Sensitive detection of low-concentration sulfide based on the synergistic effect of rGO, np-Au, and recombinant microbial cell

Abstract

With the aggravation of sulfide pollution, more and more attention has been paid to the detection of sulfide in the environment. However, the detection of low-concentration sulfide is still a technical bottleneck to be solved urgently. In this study, a synergistic effect strategy that combines the co-catalysis of nanoporous gold (np-Au) and recombinant microbial cell with the excellent electrical conductivity of reduced graphene oxide (rGO) was proposed for the sensitive detection of low-concentration sulfide. A rGO/np-Au composite was fabricated and then used as an immobilization support for the bio-recognition element of recombinant Escherichia coli (E. coli) over-expressed sulfide: quinone oxidoreductase (SQR).
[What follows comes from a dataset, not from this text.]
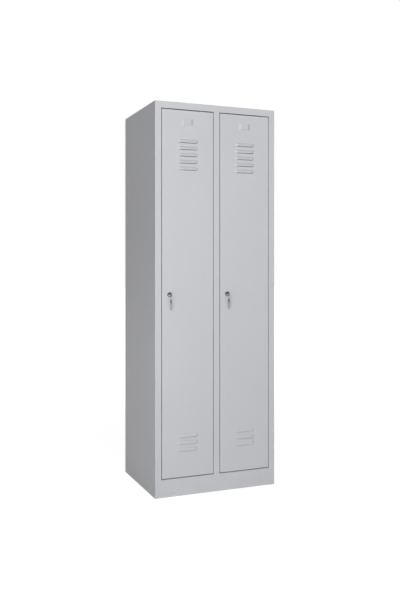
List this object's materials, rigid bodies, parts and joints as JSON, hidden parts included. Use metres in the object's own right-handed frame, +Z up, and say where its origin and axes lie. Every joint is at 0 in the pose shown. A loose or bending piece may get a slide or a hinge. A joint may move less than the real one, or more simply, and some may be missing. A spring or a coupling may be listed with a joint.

A microbial biosensor (E. coliSQR/rGO/np-Au/GCE) was successfully constructed for the sensitive detection of low-concentration sulfide. Due to the synergistic effect of rGO, np-Au, and E. coliSQR cells, the sensitivity of the proposed microbial biosensor towards sulfide reached 400.42 μA mM−1 cm−2 with a wide linear response ranging from 100 nM to 7 mM, as well as a low detection limit of 98.5 nM using amperometric i-t curve method. Furthermore, the microbial biosensor was successfully applied to the detection of sulfide in wastewater with strong anti-interference ability, high reproducibility, and strong stability. These results confirmed that the proposed microbial biosensor was ideal for the detection of low-concentration sulfide in a reliable, specific, and sensitive way.